High-availability clusters, by contract, link one or more server nodes and replicate data between machines so they can take over each others' work in the event one node in the cluster goes down.
Historically, clustering has been cheaper to do even if it is more complex for IT shops to manage. The advent of x86 and x64 servers from Stratus and NEC, though, have brought the price of an fault-tolerant setup down even as the performance has gone up with every successive Xeon chip generation.
With support for the Xeon 5500s, even a two-socket fault tolerant box is going to have enough oomph for a lot of workloads, and for many kinds of applications - such as police, fire, and other emergency responders, who like fault tolerant boxes. These are environments, though, where the IT skills are a little thin and paying extra for mirrored machines that manage themselves is easier than trying to build and support an high-availability fail-over cluster. And where the bugets for doubling up on software licenses are kinda thin.
To make the current generation of fault-tolerant machines - this is the fifth generation of Xeon-based FT boxes from Stratus, but the sixth generation from NEC, which did its own before partnering with Stratus - the two companies collaborated on the design of the GeminiEngine chipset. This chipset accesses the lockstepping functions inside the Xeon chip and allows for the two server modules in the fault-tolerant box to be kept in absolute synch in terms of CPU, memory, disk, and network processing.
Thanks for that explanation, I understand the one of intel's were designed to do something similar (the PII?) but we're talking several generations ago. IIRC the 68040 would be running ~30MHz, against current clock speeds of round about 3 *orders of magnitude* faster. I don't know but I'm guessing the clock is on-chip, so how do you sync 2 sockets? Even if it is off-chip you would have significant clock skew.
Dunno, it seems more plausible but still extremely hard.
You must have heard this story
Told to me a long time ago; somebody phoned up the service centre and said 'we had an earthquake, and our fault tolerant box has fallen over'. Service guy; 'it can't fall over, it's a fault tolerant system'. Customer; 'No, no, it's still *running*, but it's fallen over on its side and we need someone to help us get it upright again' :-) :-) :-)

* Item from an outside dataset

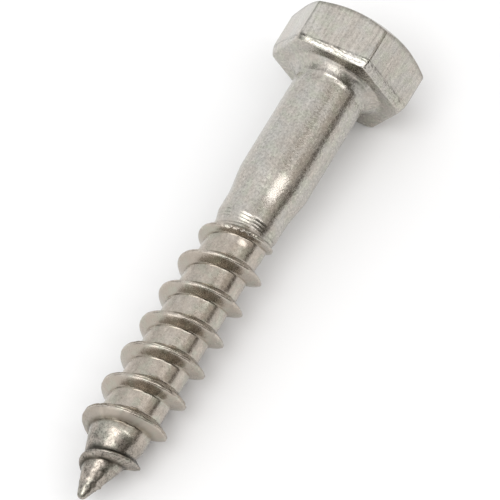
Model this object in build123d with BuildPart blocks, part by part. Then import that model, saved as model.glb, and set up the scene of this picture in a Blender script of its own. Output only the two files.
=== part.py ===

The setup inside the box seems to be basically the same as the original 68xxx based machines that I last used, so here it is in a nutshell.
Every board in the machine is paired and hot pluggable
All disks are mirrored - Raid 0
Each logical CPU consists of 4 logical CPUs, two in each of the paired boards. The same sort of arrangement also applies to comms boards, disk controllers, etc, but for simplicity I'll just describe CPU boards.
The basis of the system is that the two CPUs on a board are very tightly synchronised. They both execute the same instruction at the same time and fast comparators compare the outputs of the pair. If a comparator spots a difference it can turn the board off before the bad data gets onto the main busses that connect all boards in the cabinet.
The entire box has a single system image with paired boards synchronised at the bus read/write level. This means that a failing board can be turned off without affecting system operation - unless, of course, its pair has already failed. IOW the system is completely tolerant to single point failures and also to a more limited set of multi-point failures. You can pull up to half the boards out of the system without affecting its operation or performance provided that you don't pull both halves of a pair.
There is only one copy of the OS and of each application program in memory. Each running process is a single image, but each executes simultaneously on all four processors that make a logical processor: when everything is working correctly the data from three of them is discarded. If a board fails, things go on in the same way, but now the logical processor has only two chips until the board is replaced. On replacement the board is tested, brought up and synchonised with its active pair-mate, so the logical processor is again made of four physical processors. During all this the affected processes have continued to run without interruption and at full speed.
It used to be said that any non-fault-tolerant OS could be run on a Stratus with one change: it needed a special fault detecting interrupt handler whose only job was to kick off the phone-home process if an error interrupt ocurred.
Two things happen when a board fails: its switched off and after a 30 second delay, the system rings Stratus and tells them what broke so they can send an engineer round with a replacement. The delay was introduced because in the early days actual faults were hugely exceeded false alarms that were due to people showing their mates that you could pull a board or two without anything happening apart from BOARD FAILED messages appearing on the console as you took them out and IN SERVICE messages appearing when you stuck the board back in. The delay let you pull the board, say "look Ma, no fault" and stick it back in without the system phoning home.